Confronted with all uncertainties caused by the reported structural damage of the San Juanico bridge, the public needs accurate information as to the extent of the damage, with the DPWH sharing to the media and the public the underwater video footages of the foundation and columns that were found structurally weak as well as images of the steel structure and concrete pavement under the bridge.
Such information will assuage the anxiety and draw cooperation from the public insofar as traffic regulations are being implemented. There is also a need to inform the public of the cost and the time line for the completion of the bridge retrofitting as well as the repair of the Amandayehan port which had been reported almost finished but is still waiting for the approval of the Philippine Ports Authority.

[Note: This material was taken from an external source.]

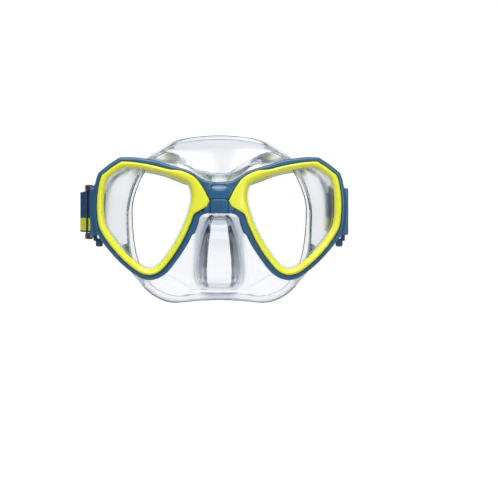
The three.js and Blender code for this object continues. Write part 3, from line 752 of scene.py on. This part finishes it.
# ------------------------------------------------------------------ bridge plate
def make_plate():
    pts = spline([(0, 8.3), (3.6, 8.3), (5.2, 7.9), (5.6, 6.6), (5.6, 1.0), (5.1, -0.4), (3.6, -0.8), (0, -0.8)], 5)
    P = np.concatenate([pts, pts[1:-1][::-1] * np.array([-1, 1])])
    ob = prism("bridge_cover", P, [(0.9, -3.52), (0.45, -3.44), (0.12, -3.2), (0, -2.8), (0, -1.9), (0.3, -1.5)])
    co = coords(ob)
    co[:, 1] += 0.72 / 1000
    set_coords(ob, co)
    return smooth(ob, 35)


pl = make_plate()
dress(pl, blue_parts)
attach(pl, "mask"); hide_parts("bridge_plate")

# ------------------------------------------------------------------ skirt
plate_r, rim_r, rim_d, face_r = polar(PLATE_EDGE), polar(RIM), polar(RIM, 2), polar(FACE_EDGE)
SK_P, SK_T = 11.3, 2.0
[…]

In the meantime, the drivers of passenger buses detoured to the nearest alternate route by way of the wharf in San Antonio, Basey, Samar. It is well to mention that San Antonio had already been serving as gateway from many barangays in the nearby towns of Santa Rita and Marabut as it has a fixed schedule of motor vessels travelling to the regional center that is Tacloban City at an average voyage time of fifteen minutes and an interval of departure among motor vessels of fifteen minutes.
The public are appalled and dismayed as they notice heavy trucks with farm products, construction materials and other overweight loads being held and impounded at the foot of the bridge, albeit momentarily as the said heavy vehicles are nowhere in sight at both ends of the bridge early at dawn the next day.
The public could only infer that the heavy vehicles passed through the guarded posts at both ends of the bridge maybe while those on duty blinked or looked the other way as the heavy vehicles pass through their post. The public could only guess the cause why such incidents happen despite guards and technical men manning the weigh bridge who are tasked to implement weight limits. Heavy equipment loaded with overweight cargoes are nowhere in sight after being held at both ends of the bridge where weigh bridge stations are set.
The public had been used to seeing heavy vehicles with overweight loads being stopped momentarily but are able to cross overnight. People could only infer that those heavy vehicles with overweight cargoes took a magic passage.